Ormai vivo di paragoni… so di non dover eccedere nel farli, ma mi viene impossibile evitarli. Non so quanto di questo sia dovuto all’ambiente umano che mi circonda – mi trovo bene con la mia famiglia, ed anche con i miei pochi ma buoni amici; l’unico problema sarebbe la scuola, ma non penso sia mai piaciuta a qualcuno… – o ad una più generale sensazione di futuro in continuo peggioramento. Forse sarà dovuto ad una diffusa tendenza all’eccessiva lamentosità che accomuna più o meno tutti gli italiani (“Ma è perché di cose di cui lamentarci siamo pieni…” direbbe qualcuno, a volte senza cogliere l’ironia di ciò che dice!), forse al fatto che oggettivamente il nostro paese non rifulge più granché, forse per la nostra avidità o forse per la crisi economica (ma io sono un sostenitore della decrescita, quindi non mi straccerò le vesti se il PIL calasse del 3%), fatto sta che il futuro non è più quello di una volta. La cosa, per ora, non mi riguarda personalmente, ma, per così dire, manca la trazione che solo un paese sicuro può dare.
Il Giappone, per quanto ho visto, questa trazione la dà: anche lì, i problemi ci sono – come dappertutto – ma, considerati i progetti che i miei compagni di scuola facevano già in secondo liceo (il secondo di tre anni, non cinque come da noi), e paragonati questi con il fatto che noi di quarto liceo del nostro futuro non abbiamo alcun’idea, lì c’è la sensazione di far parte di un meccanismo più grande, qui che, in qualche modo, riusciremo a svicolare e vivere di mezzucci, dopo una faticosa ed inutile laurea.
Sarà che dal ritorno è passato ancora poco – sono due settimane esatte esatte, che ho lasciato trascorrere per schiarirmi le idee e non ammorbarvi con pensieri torvi – ma ancora non mi sono re-inserito nelle mille tribolazioni quotidiane: la mia routine, anzi, mi pare patetica, e mi ci vorrà del tempo prima di calarmi di nuovo nei miei vecchi panni.
Sono in una condizione particolare: conosco il Giappone ed i suoi difetti, e non mi ci posso sentire completamente a casa (come, per esempio, può fare chi vada in un paese che abbia un’apertura agli stranieri più… adeguata ai tempi, vedi gli USA o la stessa bistrattata Italia), nel contempo non mi sento più a casa nemmeno a casa mia, perché sono cambiato nel frattempo e, per ora – ma penso che questo col tempo cambierà – la mia attenzione viene troppo spesso distolta da difetti che prima non notavo, o ai quali avevo fatto il callo. In pratica, sono andato verso quello che nei miei pensieri era l’Eldorado – che poi non era niente affatto male, è vero, ma non il Paradiso come molti degli amanti del Giappone si figurano – ma non avevo tenuto conto che la mia vita italiana si sarebbe per forza di cose dovuta confrontare con quella giapponese, e sono finito nella paradossale condizione di aver cercato – metaforicamente – una nuova casa, senza trovarla, e di aver perso parte dell’attaccamento alla mia, che non mi è sembrata mai così imperfetta.

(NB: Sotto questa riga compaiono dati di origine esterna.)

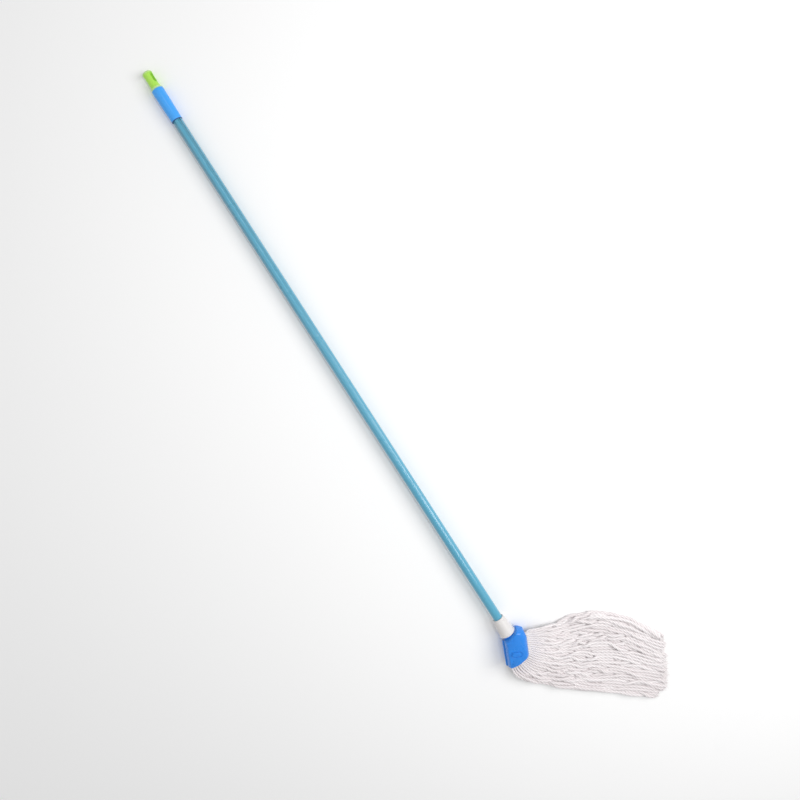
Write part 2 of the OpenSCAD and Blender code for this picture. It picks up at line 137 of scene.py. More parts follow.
# %% A helper that makes a group, and the grain of moulded plastic
def new_group(name, inputs, outputs):
    """An empty shader group. inputs and outputs are lists of (name, socket type, value)."""
    group = bpy.data.node_groups.new(name, "ShaderNodeTree")
    for way, sockets in (("INPUT", inputs), ("OUTPUT", outputs)):
        for label, kind, value in sockets:
            socket = group.interface.new_socket(label, in_out=way, socket_type=kind)
            if value is not None:
                socket.default_value = value
    return group, group.nodes.new("NodeGroupInput"), group.nodes.new("NodeGroupOutput")


def add(tree, kind, **settings):
    """One node, with its settings, and with values for the inputs that are named in_Name."""
    node = tree.nodes.new(kind)
    for key, value in settings.items():
        if key.startswith("in_"):
            node.inputs[key[3:].replace("_", " ")].default_value = value
        else:
            setattr(node, key, value)
    return node


def mix_colours(tree, factor, first, second):
    """The colour between two sockets or colours, by a factor socket."""
    node = add(tree, "ShaderNodeMix", data_type="RGBA")
    tree.links.new(factor, node.inputs["Factor"])
    for slot, value in ((6, first), (7, second)):
        if isinstance(value, bpy.types.NodeSocket):
            tree.links.new(value, node.inputs[slot])
        else:
            node.inputs[slot].default_value = value
    return node.outputs[2]


def calculate(tree, operation, first, second):
    """One sum of two numbers or sockets."""
    node = add(tree, "ShaderNodeMath", operation=operation)
    for slot, value in enumerate((first, second)):
        if isinstance(value, bpy.types.NodeSocket):
            tree.links.new(value, node.inputs[slot])
        else:
            node.inputs[slot].default_value = value
    return node.outputs[0]


COLOUR, NUMBER, VECTOR = "NodeSocketColor", "NodeSocketFloat", "NodeSocketVector"
grain, grain_in, grain_out = new_group(
    "moulded_grain",
    [("Vector", VECTOR, None), ("Colour", COLOUR, (0.5, 0.5, 0.5, 1)),
     ("Deep Colour", COLOUR, (0.3, 0.3, 0.3, 1)), ("Grain Size", NUMBER, 900.0),
     ("Roughness", NUMBER, 0.4)],
    [("Colour", COLOUR, None), ("Roughness", NUMBER, None), ("Height", NUMBER, None)])
mottle = add(grain, "ShaderNodeTexNoise", in_Scale=38.0, in_Detail=3.0)
fine = add(grain, "ShaderNodeTexNoise", in_Detail=2.0)
grain.links.new(grain_in.outputs["Vector"], mottle.inputs["Vector"])
grain.links.new(grain_in.outputs["Vector"], fine.inputs["Vector"])
grain.links.new(grain_in.outputs["Grain Size"], fine.inputs["Scale"])
soft = calculate(grain, "MULTIPLY", mottle.outputs["Fac"], 0.45)
grain.links.new(mix_colours(grain, soft, grain_in.outputs["Colour"], grain_in.outputs["Deep Colour"]),
                grain_out.inputs["Colour"])
swing = calculate(grain, "MULTIPLY", calculate(grain, "SUBTRACT", mottle.outputs["Fac"], 0.5), 0.25)
grain.links.new(calculate(grain, "ADD", grain_in.outputs["Roughness"], swing),
                grain_out.inputs["Roughness"])
grain.links.new(fine.outputs["Fac"], grain_out.inputs["Height"])
print("group", grain.name, [s.name for s in grain.interface.items_tree])

# %% Hairline rubbing
rubbing, rub_in, rub_out = new_group(
    "hairline_rubbing",
    [("Vector", VECTOR, None), ("Amount", NUMBER, 0.3)],
    [("Mask", NUMBER, None)])
lines = add(rubbing, "ShaderNodeMapping")
lines.inputs["Scale"].default_value = (9, 420, 420)
threads = add(rubbing, "ShaderNodeTexNoise", in_Scale=1.0, in_Detail=4.0, in_Roughness=0.65)
patches = add(rubbing, "ShaderNodeTexNoise", in_Scale=14.0, in_Detail=2.0)
rubbing.links.new(rub_in.outputs["Vector"], lines.inputs["Vector"])
rubbing.links.new(lines.outputs["Vector"], threads.inputs["Vector"])
rubbing.links.new(rub_in.outputs["Vector"], patches.inputs["Vector"])
sharp = add(rubbing, "ShaderNodeMapRange", in_From_Min=0.58, in_From_Max=0.72)
where = add(rubbing, "ShaderNodeMapRange", in_From_Min=0.42, in_From_Max=0.66)
rubbing.links.new(threads.outputs["Fac"], sharp.inputs["Value"])
rubbing.links.new(patches.outputs["Fac"], where.inputs["Value"])
rubbed = calculate(rubbing, "MULTIPLY", sharp.outputs["Result"], where.outputs["Result"])
rubbing.links.new(calculate(rubbing, "MULTIPLY", rubbed, rub_in.outputs["Amount"]), rub_out.inputs["Mask"])
print("group", rubbing.name)

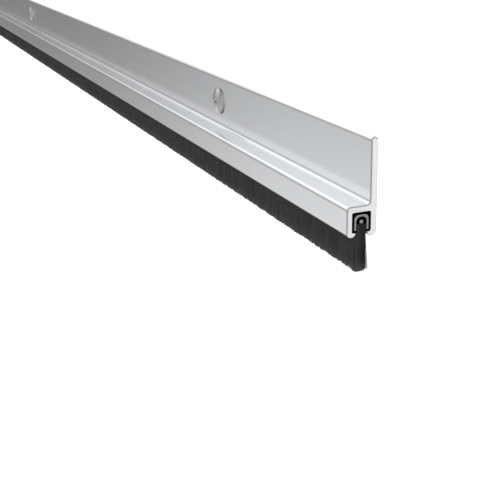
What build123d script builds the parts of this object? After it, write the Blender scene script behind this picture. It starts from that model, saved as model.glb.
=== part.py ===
from build123d import *
import os

os.makedirs("parts", exist_ok=True)

# Meeting stile brush seal: an aluminium carrier that is screwed to the face of a door's meeting stile,
# with a strip brush held in a channel along its lower edge.
# X runs along the strip, Y from the room (negative) to the door (positive), and Z up.
# The origin is on the face that lies against the door, half way along, on the line of the screws.

# Sections are drawn on Plane.YZ, where a sketch's own X is the model's Y and its Y is the model's Z.

# The whole strip
strip_length = 2100.0

# Strip brush: a steel channel pinches filament that is folded over a core wire
base_width = 4.5
base_height = 4.5
base_sheet = 0.6
base_corner_radius = 1.35
base_inner_radius = 1.4
wire_diameter = 1.2
fold_over_wire = 0.87
pack_slip = 0.03
neck_width = 3.0
tip_width = 3.7
filament_showing = 10.4

# Soft sleeve between the brush and the carrier
liner_thickness = 0.6
liner_corner_radius = 0.45
mouth_clearance = 0.15
slip = 0.02

# Extruded carrier
front_wall = 1.8
back_wall = 1.82
roof_thickness = 1.9
lip_thickness = 1.4
lip_nose = 0.25
slot_clearance = 0.25
heel_radius = 1.55
ledge_corner_radius = 1.0
root_radius = 1.1
flange_thickness = 2.1
flange_rise = 19.0
crest_radius = flange_thickness / 2

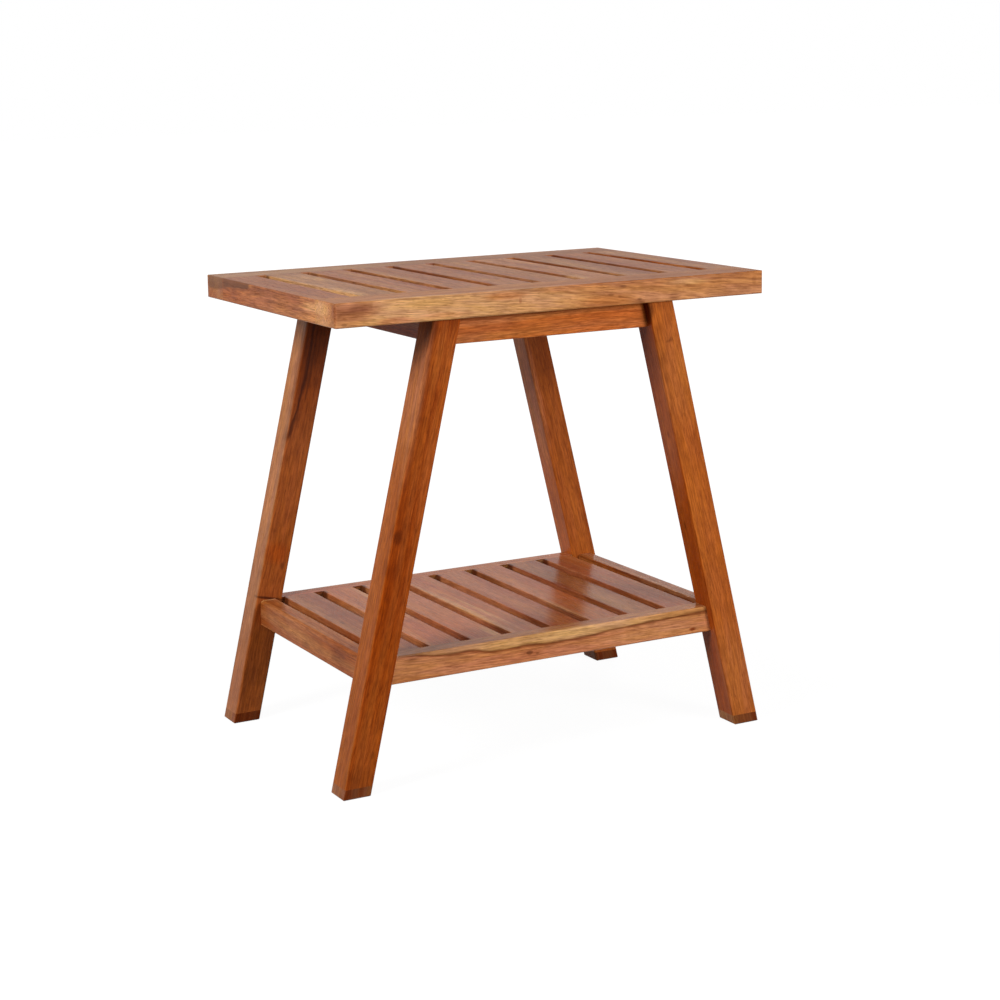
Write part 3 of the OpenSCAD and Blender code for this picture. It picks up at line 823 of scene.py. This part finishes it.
def leg_board(place, faces, tones, figure, streaks, gloss, marks):
    """A leg's board, which leans to its own side of the bench."""
    side = LEFT if place.endswith("left") else RIGHT
    return Board(
        faces, "z", LEG_PITHS[place], side * LEG_SPLAY, tones, figure, streaks, gloss, marks=marks,
        light="amber",
    )


LEG_BOARDS = {
    "leg_front_left": leg_board(
        "front_left", ("russet", "red", "red"), (0.99, 0.98, 1.0), 0.85, 0.3, 0.035, FRONT_LEFT_MARKS
    ),
    "leg_front_right": leg_board(
        "front_right", ("red", "orange", "red"), (0.92, 0.97, 1.0), 0.75, 0.25, 0.05, FRONT_RIGHT_MARKS
    ),
    "leg_back_left": leg_board(
        "back_left", ("salmon", "russet", "red"), (0.77, 0.95, 1.0), 0.8, 0.35, BACK_LEG_GLOSS,
        BACK_LEFT_MARKS,
    ),
    "leg_back_right": leg_board(
        "back_right", ("orange", "orange", "red"), (1.1, 0.86, 1.0), 0.8, 0.3, BACK_LEG_GLOSS,
        BACK_RIGHT_MARKS,
    ),
}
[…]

Non un dramma, lo ammetto, ma nemmeno tanto piacevole.
Alle volte ho una strana sensazione: come se il mio viaggio in Giappone fosse stato anni fa, in un tempo lontanissimo ed indefinito, mentre 15 giorni fa ancora trotterellavo tra grattacieli di vetro e monorotaie sopraelevate… non so se la mia condizione sia particolarmente miserevole o se l’impietosità del paragone derivi dal contrasto con la mia esperienza giapponese ed all’amore per la forma che ne è derivato; so per certo che, una volta passato questo limbo di incertezza, potrò fare paragoni più sereni e meno avventati, rivalutare molti aspetti della mia vita quotidiana e riscoprire ciò che rimpiangevo dell’Italia in Giappone (oltre alle lasagne, che ho mangiato il giorno stesso dell’arrivo :P)… fino ad allora, però, sarà dura: non solo perché – chevvelodicoaffa’ – il Giappone è il Giappone, ma anche perché la partenza è difficile, sì, ma è il ritorno la parte più dura.